Two long-standing Melton shops say a decision made by schools barring them from selling uniforms will cost them thousands of pounds, having already splashed out on stock.
Stewart Jones, co-owner of Kidzone, on Burton Street, said he’d been told by Melton’s Long Field Academy and Belvoir High School to stop selling their uniforms, which parents can now only buy directly from the schools themselves.
The Stork, in the Bell Shopping Centre, has also been notified by Long Field to stop selling its uniform. Both shops, which sell a wide range of primary and secondary school uniforms and which have been serving Melton customers for about 30 years, are now rallying the support of frustrated parents who, the shops say, have had their freedom of choice taken away from them.
Mr Jones said: “This decision leaves us fighting to survive. We’ve got more than £4,500 of stock that is probably no good for Long Field now and will have to go to recycling.
“If I was a parent I’d be fuming. I’ve been showing customers the letter we received from Long Field and many who have always bought their children’s uniforms from us have said they’re very angry about it. It’s not giving them freedom of choice and we’ve had to let a lot of our customers down. If you told me I could only buy my clothes from one outlet I wouldn’t be very happy because that would take away my preference of choice.
“Also, if there’s only one supplier of uniforms, then they don’t have to compete in regards to quality and price.”
Mr Jones, who received formal written notice of Long Field’s decision in June, added: “Around Christmas time I was told by a Long Field member of staff they were getting a lot more pupils so they’d need a lot more ties. It takes us up to three months to get those in. After hearing from Long Field I tried to cancel the order but they’d already gone to be made.
“A lot of the schools in Melton are excellent at communicating with us, it’s just certain ones where the communications are very poor and that can have a huge impact on us.”
Hasan Jussab, online sales manager at The Stork, said: “It’s unfair for the businesses and for the parents. The schools need to take into account what the parents want. We’ve provided school uniforms since 1986. We offer high quality branded items which parents have always been happy with because they keep coming back. Long Field has said its uniforms are only available from them online but children who come to us with their parents can try on their school uniforms and get better customer service.”
Parent Michelle Clinch, who has two children at Long Field, said she always bought their uniforms from The Stork or Kidzone, especially blazers as there was nowhere else to get them. She added: “I don’t think what the schools have decided is right. If children need a blazer they need to try it on which they wouldn’t be able to do buying over the Internet.”

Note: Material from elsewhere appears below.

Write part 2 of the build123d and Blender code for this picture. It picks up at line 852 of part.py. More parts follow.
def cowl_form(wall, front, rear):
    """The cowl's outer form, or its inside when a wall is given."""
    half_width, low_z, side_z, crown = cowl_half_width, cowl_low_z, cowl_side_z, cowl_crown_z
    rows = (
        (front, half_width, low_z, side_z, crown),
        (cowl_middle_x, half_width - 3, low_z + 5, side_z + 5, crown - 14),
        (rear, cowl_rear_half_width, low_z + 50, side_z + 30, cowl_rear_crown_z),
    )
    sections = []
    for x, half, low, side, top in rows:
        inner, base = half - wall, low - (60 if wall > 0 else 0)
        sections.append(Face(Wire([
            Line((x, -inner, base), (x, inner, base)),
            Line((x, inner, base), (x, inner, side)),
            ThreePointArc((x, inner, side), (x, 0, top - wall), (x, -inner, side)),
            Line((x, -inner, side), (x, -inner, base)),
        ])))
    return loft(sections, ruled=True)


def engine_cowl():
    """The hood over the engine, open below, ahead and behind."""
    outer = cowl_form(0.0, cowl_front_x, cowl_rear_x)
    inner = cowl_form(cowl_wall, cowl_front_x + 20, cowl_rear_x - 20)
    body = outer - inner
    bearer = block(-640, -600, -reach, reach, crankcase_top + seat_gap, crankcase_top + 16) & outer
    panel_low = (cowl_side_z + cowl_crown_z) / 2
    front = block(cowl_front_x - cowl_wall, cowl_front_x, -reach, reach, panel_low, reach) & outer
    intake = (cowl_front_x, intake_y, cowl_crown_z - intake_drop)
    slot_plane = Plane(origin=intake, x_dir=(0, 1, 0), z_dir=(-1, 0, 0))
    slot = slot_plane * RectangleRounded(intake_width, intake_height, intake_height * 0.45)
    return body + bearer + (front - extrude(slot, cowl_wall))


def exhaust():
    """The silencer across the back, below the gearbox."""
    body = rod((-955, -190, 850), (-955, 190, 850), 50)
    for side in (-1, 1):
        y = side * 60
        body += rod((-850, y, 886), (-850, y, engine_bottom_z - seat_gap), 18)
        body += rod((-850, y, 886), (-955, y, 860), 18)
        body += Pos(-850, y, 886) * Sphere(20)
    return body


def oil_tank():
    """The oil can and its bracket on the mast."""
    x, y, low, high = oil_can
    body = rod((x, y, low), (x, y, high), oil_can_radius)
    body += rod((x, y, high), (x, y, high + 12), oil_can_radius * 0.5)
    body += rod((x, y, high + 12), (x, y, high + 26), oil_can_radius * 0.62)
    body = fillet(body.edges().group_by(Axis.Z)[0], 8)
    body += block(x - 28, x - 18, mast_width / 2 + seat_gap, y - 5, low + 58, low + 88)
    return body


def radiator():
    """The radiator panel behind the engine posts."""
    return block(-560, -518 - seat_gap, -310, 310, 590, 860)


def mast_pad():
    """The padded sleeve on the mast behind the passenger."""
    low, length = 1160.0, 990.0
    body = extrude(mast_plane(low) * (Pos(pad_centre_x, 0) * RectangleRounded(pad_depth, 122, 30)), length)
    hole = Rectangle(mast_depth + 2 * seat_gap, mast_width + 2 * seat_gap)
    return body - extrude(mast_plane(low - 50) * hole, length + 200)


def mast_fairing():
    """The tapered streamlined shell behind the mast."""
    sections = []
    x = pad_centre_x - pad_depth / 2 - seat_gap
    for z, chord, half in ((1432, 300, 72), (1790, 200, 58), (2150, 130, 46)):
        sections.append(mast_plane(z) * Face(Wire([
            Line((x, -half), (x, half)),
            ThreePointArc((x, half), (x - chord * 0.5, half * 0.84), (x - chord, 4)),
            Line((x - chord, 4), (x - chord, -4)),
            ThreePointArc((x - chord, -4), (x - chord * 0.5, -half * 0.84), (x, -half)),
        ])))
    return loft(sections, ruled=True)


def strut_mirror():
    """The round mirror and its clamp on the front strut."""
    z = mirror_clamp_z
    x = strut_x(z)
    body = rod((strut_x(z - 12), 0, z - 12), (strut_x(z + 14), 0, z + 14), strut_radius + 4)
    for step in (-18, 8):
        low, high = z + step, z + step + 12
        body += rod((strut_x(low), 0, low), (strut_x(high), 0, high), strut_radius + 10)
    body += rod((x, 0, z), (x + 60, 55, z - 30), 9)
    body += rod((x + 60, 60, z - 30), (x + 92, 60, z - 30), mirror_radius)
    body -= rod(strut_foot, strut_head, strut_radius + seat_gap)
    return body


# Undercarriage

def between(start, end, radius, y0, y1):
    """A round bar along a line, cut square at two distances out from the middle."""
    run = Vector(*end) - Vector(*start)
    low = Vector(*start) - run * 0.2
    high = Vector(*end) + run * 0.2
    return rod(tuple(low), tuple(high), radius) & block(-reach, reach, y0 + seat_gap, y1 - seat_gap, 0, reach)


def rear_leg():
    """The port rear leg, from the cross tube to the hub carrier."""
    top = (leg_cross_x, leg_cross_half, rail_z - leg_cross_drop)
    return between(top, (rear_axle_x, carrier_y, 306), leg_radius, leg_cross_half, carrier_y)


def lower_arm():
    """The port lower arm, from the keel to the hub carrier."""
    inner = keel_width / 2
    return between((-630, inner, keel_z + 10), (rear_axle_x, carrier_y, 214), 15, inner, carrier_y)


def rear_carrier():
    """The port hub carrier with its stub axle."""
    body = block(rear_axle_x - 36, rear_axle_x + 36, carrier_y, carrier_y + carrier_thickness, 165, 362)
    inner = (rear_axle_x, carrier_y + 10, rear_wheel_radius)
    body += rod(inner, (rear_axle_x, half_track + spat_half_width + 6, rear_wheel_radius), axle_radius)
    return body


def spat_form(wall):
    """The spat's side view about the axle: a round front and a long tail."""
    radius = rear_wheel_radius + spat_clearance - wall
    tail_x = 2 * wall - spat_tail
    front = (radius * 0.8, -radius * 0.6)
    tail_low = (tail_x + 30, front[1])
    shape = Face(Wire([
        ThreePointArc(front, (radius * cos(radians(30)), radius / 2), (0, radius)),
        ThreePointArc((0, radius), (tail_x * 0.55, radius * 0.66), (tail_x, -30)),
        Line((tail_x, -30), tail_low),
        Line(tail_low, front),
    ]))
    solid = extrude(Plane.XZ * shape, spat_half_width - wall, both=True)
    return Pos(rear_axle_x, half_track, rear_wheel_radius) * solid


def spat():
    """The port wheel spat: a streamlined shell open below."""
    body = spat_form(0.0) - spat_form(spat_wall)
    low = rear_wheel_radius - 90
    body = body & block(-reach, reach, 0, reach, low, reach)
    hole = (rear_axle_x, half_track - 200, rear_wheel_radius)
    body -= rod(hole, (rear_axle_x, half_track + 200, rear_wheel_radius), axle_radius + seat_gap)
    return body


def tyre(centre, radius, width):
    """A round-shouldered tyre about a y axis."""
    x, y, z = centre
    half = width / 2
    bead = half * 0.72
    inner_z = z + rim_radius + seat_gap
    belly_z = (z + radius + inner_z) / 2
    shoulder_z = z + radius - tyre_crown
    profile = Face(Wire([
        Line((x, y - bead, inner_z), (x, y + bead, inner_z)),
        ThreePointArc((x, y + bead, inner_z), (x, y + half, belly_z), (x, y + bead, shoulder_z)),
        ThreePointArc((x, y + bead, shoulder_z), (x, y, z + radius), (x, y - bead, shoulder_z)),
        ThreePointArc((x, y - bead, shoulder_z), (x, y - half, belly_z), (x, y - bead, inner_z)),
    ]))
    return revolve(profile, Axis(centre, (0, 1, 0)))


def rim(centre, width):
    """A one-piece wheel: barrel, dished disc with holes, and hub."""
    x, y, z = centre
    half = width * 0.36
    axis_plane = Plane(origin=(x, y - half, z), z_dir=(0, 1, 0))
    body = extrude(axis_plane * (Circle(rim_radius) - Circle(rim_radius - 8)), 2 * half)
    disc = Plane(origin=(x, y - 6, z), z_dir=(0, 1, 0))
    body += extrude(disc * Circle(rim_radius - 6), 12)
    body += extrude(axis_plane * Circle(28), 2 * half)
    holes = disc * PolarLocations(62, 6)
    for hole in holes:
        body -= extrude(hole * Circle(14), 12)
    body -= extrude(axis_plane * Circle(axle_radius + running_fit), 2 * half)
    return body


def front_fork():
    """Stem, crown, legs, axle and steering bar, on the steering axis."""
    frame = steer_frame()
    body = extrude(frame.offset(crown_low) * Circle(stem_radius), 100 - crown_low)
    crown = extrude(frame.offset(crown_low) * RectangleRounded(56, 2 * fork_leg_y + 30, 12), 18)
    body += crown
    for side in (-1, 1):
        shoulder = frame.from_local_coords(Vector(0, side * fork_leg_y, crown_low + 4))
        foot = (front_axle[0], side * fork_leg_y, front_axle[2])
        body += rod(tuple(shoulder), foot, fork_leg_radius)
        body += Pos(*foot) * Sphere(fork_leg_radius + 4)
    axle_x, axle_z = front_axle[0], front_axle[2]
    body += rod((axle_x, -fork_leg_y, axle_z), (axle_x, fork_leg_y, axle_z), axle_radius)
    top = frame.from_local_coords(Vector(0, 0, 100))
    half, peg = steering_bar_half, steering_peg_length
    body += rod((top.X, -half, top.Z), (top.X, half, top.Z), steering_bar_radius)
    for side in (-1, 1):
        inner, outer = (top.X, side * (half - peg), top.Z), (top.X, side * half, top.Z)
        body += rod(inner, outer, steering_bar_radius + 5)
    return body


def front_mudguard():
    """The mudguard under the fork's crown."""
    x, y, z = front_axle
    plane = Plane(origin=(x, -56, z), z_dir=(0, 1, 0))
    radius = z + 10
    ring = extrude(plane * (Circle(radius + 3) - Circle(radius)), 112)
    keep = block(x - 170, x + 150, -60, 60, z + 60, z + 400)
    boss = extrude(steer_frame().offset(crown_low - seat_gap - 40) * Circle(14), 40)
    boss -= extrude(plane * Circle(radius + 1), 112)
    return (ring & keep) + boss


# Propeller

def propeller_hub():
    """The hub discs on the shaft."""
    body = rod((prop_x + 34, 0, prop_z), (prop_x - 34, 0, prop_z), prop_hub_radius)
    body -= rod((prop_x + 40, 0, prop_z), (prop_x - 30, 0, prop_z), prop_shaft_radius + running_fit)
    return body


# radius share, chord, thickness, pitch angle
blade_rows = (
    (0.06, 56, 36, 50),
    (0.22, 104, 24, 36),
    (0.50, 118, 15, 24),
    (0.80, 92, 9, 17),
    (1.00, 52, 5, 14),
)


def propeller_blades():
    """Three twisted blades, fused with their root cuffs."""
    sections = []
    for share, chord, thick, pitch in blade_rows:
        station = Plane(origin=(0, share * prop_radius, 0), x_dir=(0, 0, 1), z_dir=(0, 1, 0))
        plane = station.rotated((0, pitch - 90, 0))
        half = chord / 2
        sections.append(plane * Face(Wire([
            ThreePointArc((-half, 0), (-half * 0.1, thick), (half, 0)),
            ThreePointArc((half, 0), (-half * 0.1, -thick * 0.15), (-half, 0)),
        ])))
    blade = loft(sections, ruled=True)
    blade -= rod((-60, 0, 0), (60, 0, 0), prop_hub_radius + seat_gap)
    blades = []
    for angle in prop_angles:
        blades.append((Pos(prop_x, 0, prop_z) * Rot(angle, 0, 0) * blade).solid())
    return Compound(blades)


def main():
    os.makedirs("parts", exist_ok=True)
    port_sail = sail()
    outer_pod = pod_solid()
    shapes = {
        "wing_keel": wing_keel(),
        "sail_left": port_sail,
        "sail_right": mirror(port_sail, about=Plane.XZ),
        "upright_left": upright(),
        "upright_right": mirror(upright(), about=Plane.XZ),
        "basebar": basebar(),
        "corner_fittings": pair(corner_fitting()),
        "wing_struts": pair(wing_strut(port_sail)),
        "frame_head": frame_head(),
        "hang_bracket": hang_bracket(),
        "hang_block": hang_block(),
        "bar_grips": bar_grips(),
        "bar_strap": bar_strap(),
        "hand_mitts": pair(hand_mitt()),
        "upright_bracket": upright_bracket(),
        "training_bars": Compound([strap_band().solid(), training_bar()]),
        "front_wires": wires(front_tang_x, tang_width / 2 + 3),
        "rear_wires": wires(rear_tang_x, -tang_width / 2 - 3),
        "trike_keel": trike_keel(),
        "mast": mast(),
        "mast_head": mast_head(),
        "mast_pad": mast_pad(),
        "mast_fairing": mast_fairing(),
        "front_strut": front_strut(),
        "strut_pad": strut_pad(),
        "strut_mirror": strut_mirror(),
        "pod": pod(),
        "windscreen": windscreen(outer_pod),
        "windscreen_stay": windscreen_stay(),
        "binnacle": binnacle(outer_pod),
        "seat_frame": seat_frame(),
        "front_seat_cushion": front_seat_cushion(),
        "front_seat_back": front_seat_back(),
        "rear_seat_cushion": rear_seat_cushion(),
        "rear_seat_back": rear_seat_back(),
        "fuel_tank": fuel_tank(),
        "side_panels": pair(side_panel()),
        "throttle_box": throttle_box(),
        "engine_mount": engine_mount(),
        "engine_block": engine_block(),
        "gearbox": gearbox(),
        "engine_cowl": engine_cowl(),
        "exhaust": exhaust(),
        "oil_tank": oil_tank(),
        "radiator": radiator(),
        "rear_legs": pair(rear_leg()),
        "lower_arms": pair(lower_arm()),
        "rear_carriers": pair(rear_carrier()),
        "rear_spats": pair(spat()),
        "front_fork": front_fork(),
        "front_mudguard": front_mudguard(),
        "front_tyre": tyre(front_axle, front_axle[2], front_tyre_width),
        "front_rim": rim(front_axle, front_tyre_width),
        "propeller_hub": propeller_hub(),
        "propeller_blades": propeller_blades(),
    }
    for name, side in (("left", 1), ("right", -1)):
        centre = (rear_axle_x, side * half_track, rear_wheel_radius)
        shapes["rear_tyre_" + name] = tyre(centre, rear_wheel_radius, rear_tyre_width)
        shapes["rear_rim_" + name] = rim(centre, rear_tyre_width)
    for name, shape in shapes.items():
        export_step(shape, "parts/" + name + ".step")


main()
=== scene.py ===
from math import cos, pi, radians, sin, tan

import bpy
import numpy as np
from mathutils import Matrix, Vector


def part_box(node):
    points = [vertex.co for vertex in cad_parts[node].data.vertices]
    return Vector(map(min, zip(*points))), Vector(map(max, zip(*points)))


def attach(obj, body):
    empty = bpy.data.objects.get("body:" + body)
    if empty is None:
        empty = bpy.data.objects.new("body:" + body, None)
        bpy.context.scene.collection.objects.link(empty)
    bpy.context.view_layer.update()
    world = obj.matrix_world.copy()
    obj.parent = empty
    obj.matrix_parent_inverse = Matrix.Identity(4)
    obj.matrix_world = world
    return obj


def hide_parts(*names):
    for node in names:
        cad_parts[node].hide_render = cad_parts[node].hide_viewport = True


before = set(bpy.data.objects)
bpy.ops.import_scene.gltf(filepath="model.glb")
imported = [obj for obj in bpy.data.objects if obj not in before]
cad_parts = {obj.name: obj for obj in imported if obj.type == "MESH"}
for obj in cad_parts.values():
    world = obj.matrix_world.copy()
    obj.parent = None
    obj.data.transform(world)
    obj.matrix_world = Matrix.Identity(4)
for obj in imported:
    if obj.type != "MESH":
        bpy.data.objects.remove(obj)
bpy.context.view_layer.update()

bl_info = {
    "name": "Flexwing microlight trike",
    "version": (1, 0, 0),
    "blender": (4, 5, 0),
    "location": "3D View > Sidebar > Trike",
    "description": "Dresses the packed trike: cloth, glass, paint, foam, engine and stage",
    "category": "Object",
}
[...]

Long Field principal Chris Haggett said: “Both uniform suppliers are more than welcome to pop in and meet with me. The shops are fine to sell any existing stock of blazers and skirts. The old tie which they stock can still be worn by years 8-11 for this year. There is no change to the blazer.
“Long Field selling uniform is an extra outlet, we’re not the only supplier. Parents can still buy plain blazers and skirts from any supplier and sew the badges on. Many parents choose to do this and that is fine. Badges cost £1 each. The school continues to provide PE kit as it has done previously. The only real change is the new house tie for Year 7. We want to promote our new house system. This currently is only available from our school and we’ll look at extra suppliers for this for the following year.”
He added: “Parents were asked initially and were positive about the school supplying the uniform. Parents were especially not keen on clip-on ties. We are not selling uniform to make a profit, we do have to cover our costs though. All children on free school meals get a free uniform and selling uniform through school was a way of monitoring this closely to ensure we have removed barriers to learning when children arrive in the morning.”
The Melton Times tried to contact Belvoir High School but no-one was available for comment at the time of going to press.